> **Problem statement**
Copy out each line of the material below with no changes.

> **Collected material**
## Start

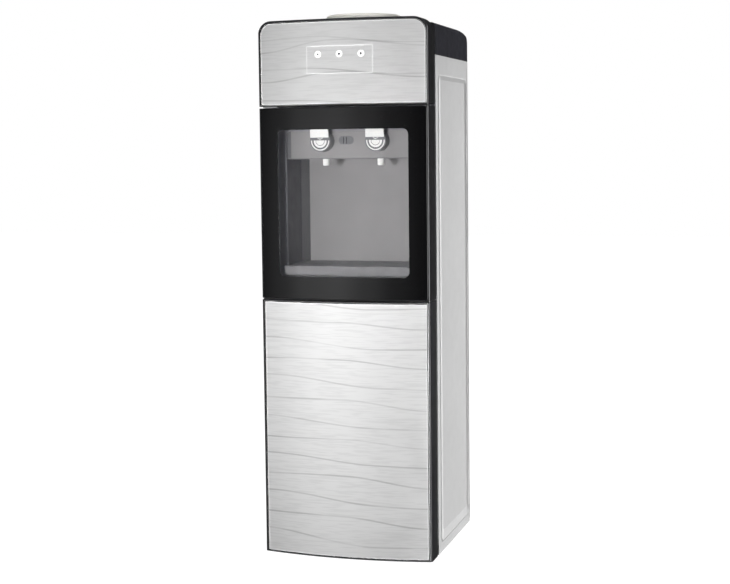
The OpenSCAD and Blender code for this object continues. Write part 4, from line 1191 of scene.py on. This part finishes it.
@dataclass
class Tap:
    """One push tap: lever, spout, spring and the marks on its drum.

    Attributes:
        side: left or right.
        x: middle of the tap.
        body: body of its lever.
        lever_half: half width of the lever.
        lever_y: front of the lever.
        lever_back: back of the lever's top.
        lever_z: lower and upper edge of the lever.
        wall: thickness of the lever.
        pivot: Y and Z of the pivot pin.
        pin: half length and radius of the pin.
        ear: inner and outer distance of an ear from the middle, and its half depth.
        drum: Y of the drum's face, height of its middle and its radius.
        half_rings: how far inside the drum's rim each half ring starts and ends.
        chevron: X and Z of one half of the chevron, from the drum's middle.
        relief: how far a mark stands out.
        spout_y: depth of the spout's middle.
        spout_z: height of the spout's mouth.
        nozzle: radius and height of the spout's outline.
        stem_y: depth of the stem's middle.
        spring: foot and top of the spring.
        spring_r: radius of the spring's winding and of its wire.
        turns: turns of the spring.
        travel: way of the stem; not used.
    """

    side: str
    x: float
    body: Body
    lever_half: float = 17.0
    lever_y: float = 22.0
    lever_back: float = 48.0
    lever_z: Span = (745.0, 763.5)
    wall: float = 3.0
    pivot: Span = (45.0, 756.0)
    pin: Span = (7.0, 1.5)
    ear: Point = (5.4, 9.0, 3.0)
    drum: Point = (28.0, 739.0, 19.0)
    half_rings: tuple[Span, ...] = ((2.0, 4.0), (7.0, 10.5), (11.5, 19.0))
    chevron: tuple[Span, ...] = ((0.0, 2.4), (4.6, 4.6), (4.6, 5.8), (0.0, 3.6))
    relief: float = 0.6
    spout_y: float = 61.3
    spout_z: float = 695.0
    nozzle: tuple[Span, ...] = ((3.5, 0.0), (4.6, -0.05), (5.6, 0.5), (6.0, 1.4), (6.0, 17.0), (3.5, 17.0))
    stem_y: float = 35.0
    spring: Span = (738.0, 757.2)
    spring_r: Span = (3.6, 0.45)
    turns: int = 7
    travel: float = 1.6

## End

> **Correct result**
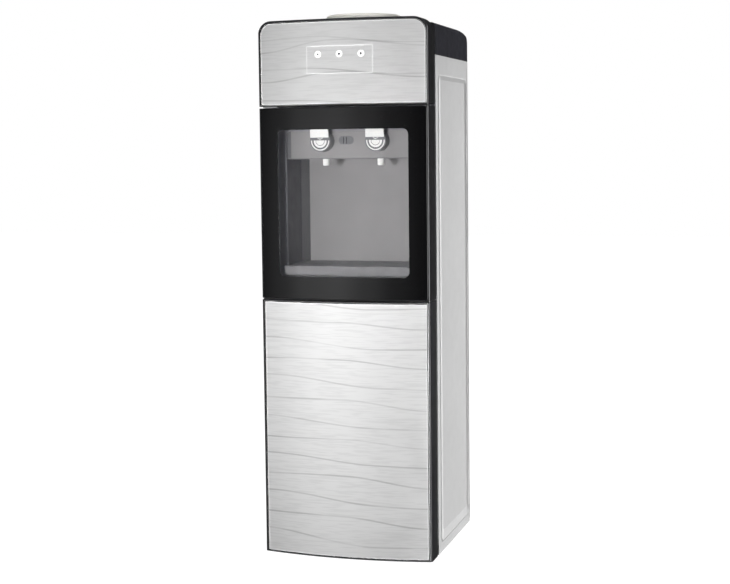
The OpenSCAD and Blender code for this object continues. Write part 4, from line 1191 of scene.py on. This part finishes it.
@dataclass
class Tap:
    """One push tap: lever, spout, spring and the marks on its drum.

    Attributes:
        side: left or right.
        x: middle of the tap.
        body: body of its lever.
        lever_half: half width of the lever.
        lever_y: front of the lever.
        lever_back: back of the lever's top.
        lever_z: lower and upper edge of the lever.
        wall: thickness of the lever.
        pivot: Y and Z of the pivot pin.
        pin: half length and radius of the pin.
        ear: inner and outer distance of an ear from the middle, and its half depth.
        drum: Y of the drum's face, height of its middle and its radius.
        half_rings: how far inside the drum's rim each half ring starts and ends.
        chevron: X and Z of one half of the chevron, from the drum's middle.
        relief: how far a mark stands out.
        spout_y: depth of the spout's middle.
        spout_z: height of the spout's mouth.
        nozzle: radius and height of the spout's outline.
        stem_y: depth of the stem's middle.
        spring: foot and top of the spring.
        spring_r: radius of the spring's winding and of its wire.
        turns: turns of the spring.
        travel: way of the stem; not used.
    """

    side: str
    x: float
    body: Body
    lever_half: float = 17.0
    lever_y: float = 22.0
    lever_back: float = 48.0
    lever_z: Span = (745.0, 763.5)
    wall: float = 3.0
    pivot: Span = (45.0, 756.0)
    pin: Span = (7.0, 1.5)
    ear: Point = (5.4, 9.0, 3.0)
    drum: Point = (28.0, 739.0, 19.0)
    half_rings: tuple[Span, ...] = ((2.0, 4.0), (7.0, 10.5), (11.5, 19.0))
    chevron: tuple[Span, ...] = ((0.0, 2.4), (4.6, 4.6), (4.6, 5.8), (0.0, 3.6))
    relief: float = 0.6
    spout_y: float = 61.3
    spout_z: float = 695.0
    nozzle: tuple[Span, ...] = ((3.5, 0.0), (4.6, -0.05), (5.6, 0.5), (6.0, 1.4), (6.0, 17.0), (3.5, 17.0))
    stem_y: float = 35.0
    spring: Span = (738.0, 757.2)
    spring_r: Span = (3.6, 0.45)
    turns: int = 7
    travel: float = 1.6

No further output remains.